# Age Calculation for Sub Class 189



## Madhan_M (Dec 20, 2015)

Hi,

I have submitted EOI this Month (Feb)for Subclass 189/190 under Systems Analyst role and my points is 60/65.My question is about how the age are calculated or when its freezed.

I am having my birthday in September and moving to the next age bracket (Which would lower my score by 10 ). Considering the long delay in getting the invite for systems Analyst role ,wanted to know when the age calculation freeze would happen -Is that during the invitation time or the time I submit my Visa application.

Please let me know so that ,I can prepare for IELTS again and try to bump my score.

Thanks,
MM


----------



## Maggie-May24 (May 19, 2015)

http://www.border.gov.au/Trav/Visa-1/189-#

"How points are awarded

Points are awarded on the ba​sis of the factors listed in the following table. All factors are assessed as they are *at the time you are invited to apply for this visa*...."


----------



## sultan_azam (Sep 9, 2015)

Case 1 : you receive invite before your birthday in september
nothing will happen, your EOI will freeze as per the points available as of now

Case 2: you do not receive invite before your birthday in september
EOI points get reduced/updated automatically based on DOB you mentioned in EOI


----------



## JPK (Feb 25, 2016)

Guys, Need a quick info 
Would like to know age factor how it is calculated for 189 visa.
I am 32 and 2 months now. At the time submitting EOI .. it will be considered as 32 or 33 because if its 33 i will lose 10 points. Just help to sort out this.


----------



## vutla9992 (Sep 13, 2014)

JPK said:


> Guys, Need a quick info
> Would like to know age factor how it is calculated for 189 visa.
> I am 32 and 2 months now. At the time submitting EOI .. it will be considered as 32 or 33 because if its 33 i will lose 10 points. Just help to sort out this.
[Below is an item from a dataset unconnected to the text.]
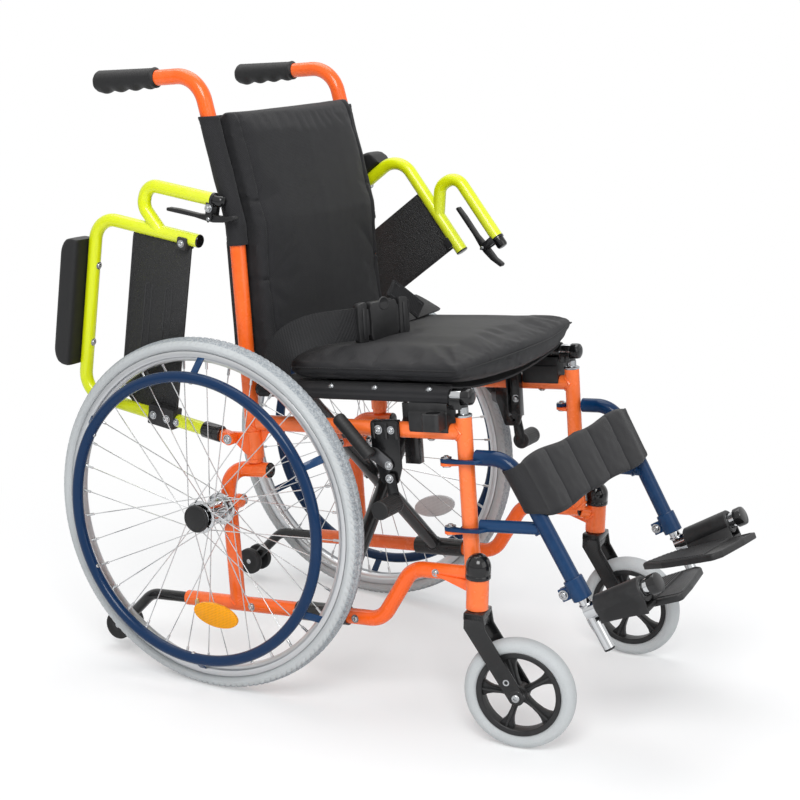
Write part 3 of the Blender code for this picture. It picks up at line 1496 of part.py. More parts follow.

You have more than 8 months for next zone points, once your EOI is accepted then no worries, you will get points as of that day, it will be considered as 32 don't worry.


----------



## aarohi (Nov 9, 2014)

Unless one completes 33, they are considered as 32 years only. If your invite is sent the day before your 33rd birthday, you are still receiving points for 32 years of age.


----------



## shamsh (Jun 8, 2015)

Hi,

If age of an applicant is 38 years 8months and suppose he/she apply on december 2016 EOI then he must have crossed 39.

if the invitation comes on June 2017 (39 years 6 months)...then what point will be consider (25 or 15).

Please any one will make me undersatnd. Whether DIBP will consider 25 points / deduct 10 points.


Thanks


----------



## Maggie-May24 (May 19, 2015)

shamsh said:


> Hi,
> 
> If age of an applicant is 38 years 8months and suppose he/she apply on december 2016 EOI then he must have crossed 39.
> 
> ...


DIBP will calculate your age in complete years, on the date that the invitation is sent. If the invitation is sent on the day before your 40th birthday, then you will get points based on being 39.


----------